The tap driver is as easy as it possibly gets.

drivers/linux/tap.c:

static int tap_transmit(struct net_device * netdev, struct io_buffer * iobuf)
{
	struct tap_nic * nic = netdev->priv;
	int rc;
 
	iob_pad(iobuf, ETH_ZLEN);
 
	rc = linux_write(nic->fd, iobuf->data, iobuf->tail - iobuf->data);
	DBGC(nic, "tap %p wrote %d bytes\n", nic, rc);
	netdev_tx_complete(netdev, iobuf);
 
	return 0;
}

In transmit() it can just send out the packet immediately with a simple (linux_)write().

static void tap_poll(struct net_device * netdev)
{
	struct tap_nic * nic = netdev->priv;
	int r;
	char buf[RX_BUF_SIZE];
	struct io_buffer * iobuf;
 
	while ((r = linux_read(nic->fd, buf, RX_BUF_SIZE)) > 0) {
		iobuf = alloc_iob(RX_BUF_SIZE);
		memcpy(iobuf->data, buf, r);
		iob_put(iobuf, r);
		netdev_rx(netdev, iobuf);
	}
}

In poll() it can just loop on a non-blocking (linux_)read() to get all the available packets.

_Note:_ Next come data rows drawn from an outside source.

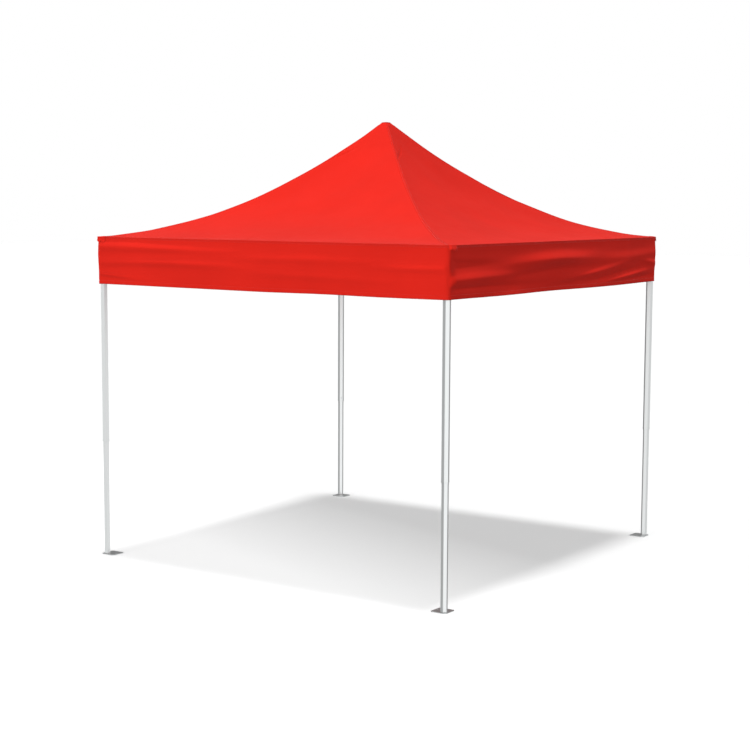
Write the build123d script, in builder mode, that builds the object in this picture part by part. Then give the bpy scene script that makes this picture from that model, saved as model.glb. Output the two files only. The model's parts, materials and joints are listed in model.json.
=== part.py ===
from build123d import *

import os
from dataclasses import dataclass
from math import asin, cos, degrees, hypot, radians, sin

os.makedirs("parts", exist_ok=True)

# A pop up canopy: a square scissor frame on four telescopic legs, under a pyramid cover.
# Millimetres, +Z up. The origin is on the ground, at the centre of the four legs.
# The front is -Y, and the sides are numbered front, right, back, left, seen from above.

# ---------------------------------------------------------------- the frame's span and heights
leg_axis_half = 1455.0  # from the centre to a leg's axis, along X and along Y
top_pivot_z = 2262.0  # every upper scissor pivot, open and folded
open_drop = 200.0  # from the upper to the lower scissor pivots when open
fold_travel = 79.0  # how far each bar turns from open to folded, in degrees

# ---------------------------------------------------------------- scissor bars and their pivots
bar_depth = 25.0
bar_width = 12.0
bar_wall = 1.2
bar_gap = 2.0  # between the two bars of one scissor, filled by a washer
bolt_r = 4.0
bolt_play = 0.1  # radial clearance of a bolt in its holes
bolt_head_r = 6.5
bolt_head_thick = 4.0
washer_r = 9.0
washer_play = 0.2  # between the washer and the bar that slides on it

# ---------------------------------------------------------------- brackets
clevis_play = 0.5  # on each side of a bar in its clevis
ear_thick = 4.0
ear_r = 12.0
wall_gap = 18.0  # from a pivot to the wall behind it
leg_pivot_reach = 62.0  # from a leg's axis to the pivots on it
mid_pivot_reach = 40.0  # from a mid bracket's centre to its side pivots
arm_pivot_reach = (leg_pivot_reach + mid_pivot_reach) / 2  # so that sides and arms fold alike
bracket_below = 16.0  # below its pivots
bracket_above = 16.0
hub_above = 28.0
core_corner_r = 6.0

# ---------------------------------------------------------------- legs, hexagonal, flat outwards
leg_flats = 45.0
leg_wall = 2.0
leg_above_pivot = 28.0
lower_leg_wall = 1.6
lower_leg_below_top = 890.0  # from the top of the leg to the lower leg's, drawn right out
leg_play = 0.3  # between the lower leg and the tube round it
bush_flats = 47.0
bush_height = 12.0
sleeve_wall = 5.0
sleeve_play = 0.15
sleeve_below_pivot = 22.0
slider_wall = 6.0
slider_play = 0.4
slider_above = 44.0
button_zone = 35.0  # of the leg, left below the folded slider

# ---------------------------------------------------------------- locks
button_r = 4.5
button_play = 0.3
button_flange_r = 7.0
button_flange_thick = 2.0
button_travel = 6.0
button_above_leg_end = 17.0
pin_r = 4.0
pin_play = 0.25
pin_tip_gap = 0.3
pin_knob_r = 9.0
pin_knob_length = 10.0
pin_above_pivot = 28.0
pin_travel = 5.0
pin_boss_length = 7.0

# ---------------------------------------------------------------- feet
foot_side = 115.0
foot_thick = 5.0
foot_corner_r = 14.0
foot_beyond_axis = 30.0  # the plate's outer edges, past the leg's axis
peg_hole_r = 6.5
peg_inset = 23.0  # from the plate's inner edges to a peg hole's centre

# ---------------------------------------------------------------- mast
mast_r = 14.0
mast_wall = 1.5
mast_bore_play = 0.4
mast_below_peak = 248.0
tip_play = 0.3
tip_overlap = 450.0  # of the tip over the mast, open
cap_r = 28.0
cap_thick = 12.0
cap_play = 0.3

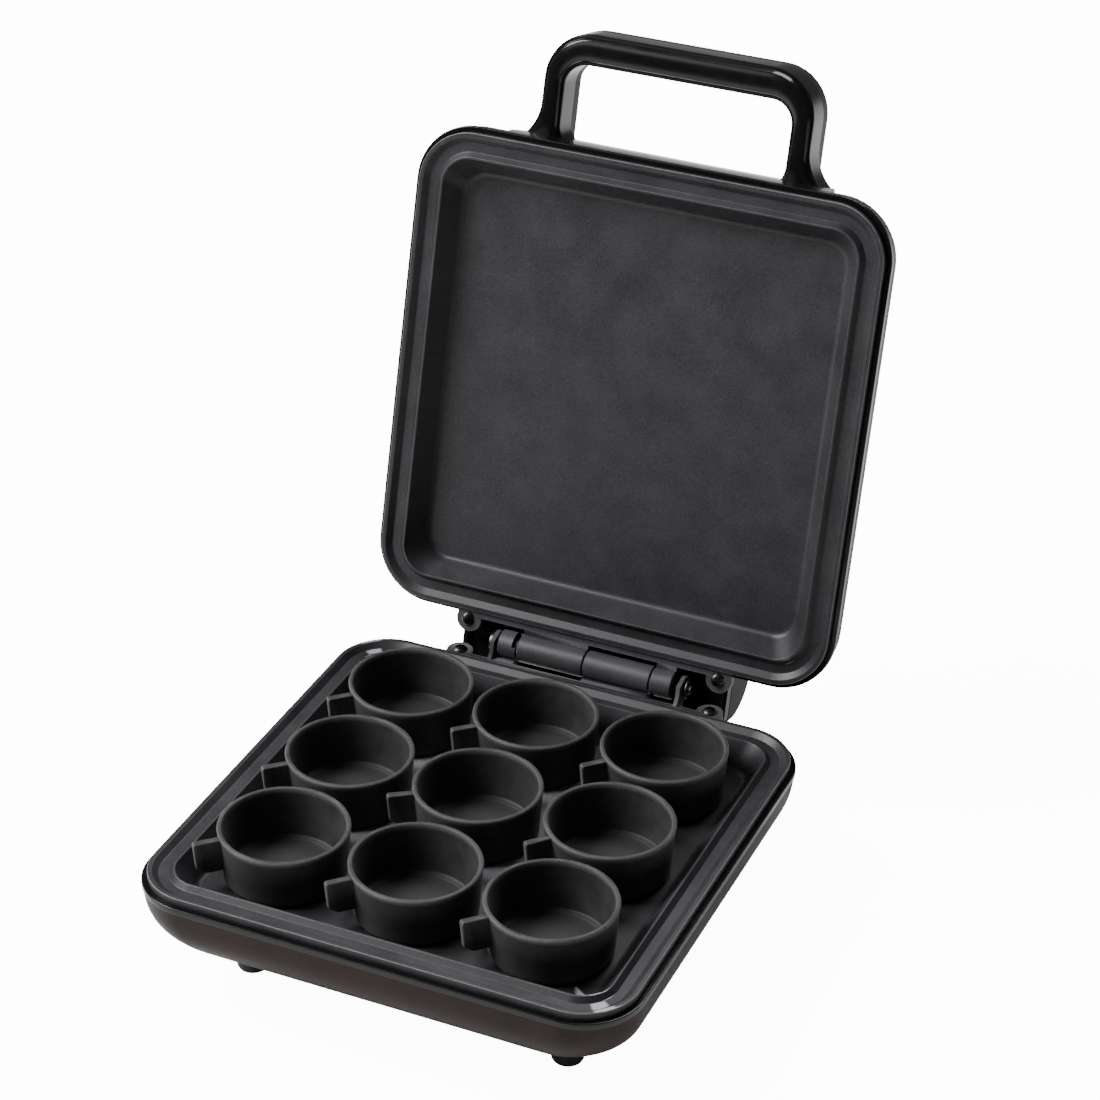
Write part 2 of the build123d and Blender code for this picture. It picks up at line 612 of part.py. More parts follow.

Mapping the driver API to kernel

Work in progress.

Command line options

Command line options were introduced to control some aspects of the gPXE usermode. Currently the only option is for setting up a network device:

--net <driver>[,option=value[,option=value[,...]]]

The only driver currently is tap and it requires the if option so it's more like:

--net tap,if=<ifname>[,option=value[,option=value[,...]]]

Although if doesn't have to be the first option.

Multiple —net options can be passed.

Implementation

The implementation of parsing the command line options is pretty straightforward. It can be seen in hci/linux_args.c.

The other problem with stdlib

When linking with stdlib the only way of grabbing command line arguments is by modifying core/main.c, which isn't particularly nice:

#ifdef PLATFORM_linux
__asmcall int main ( int argc, char * argv[] ) {
#else
__asmcall int main ( void ) {
#endif
	...
#ifdef PLATFORM_linux
	if (parse_args(argc, argv) != 0) {
		return -1;
	}
#endif

It can be avoided by implementing own _start routine, which could save argc and argv somewhere accessible from a simple __init_fn (functions that are run as part of the initialization) and hence making the core/main.c modification unnecessary. That's part of the being self-contained work.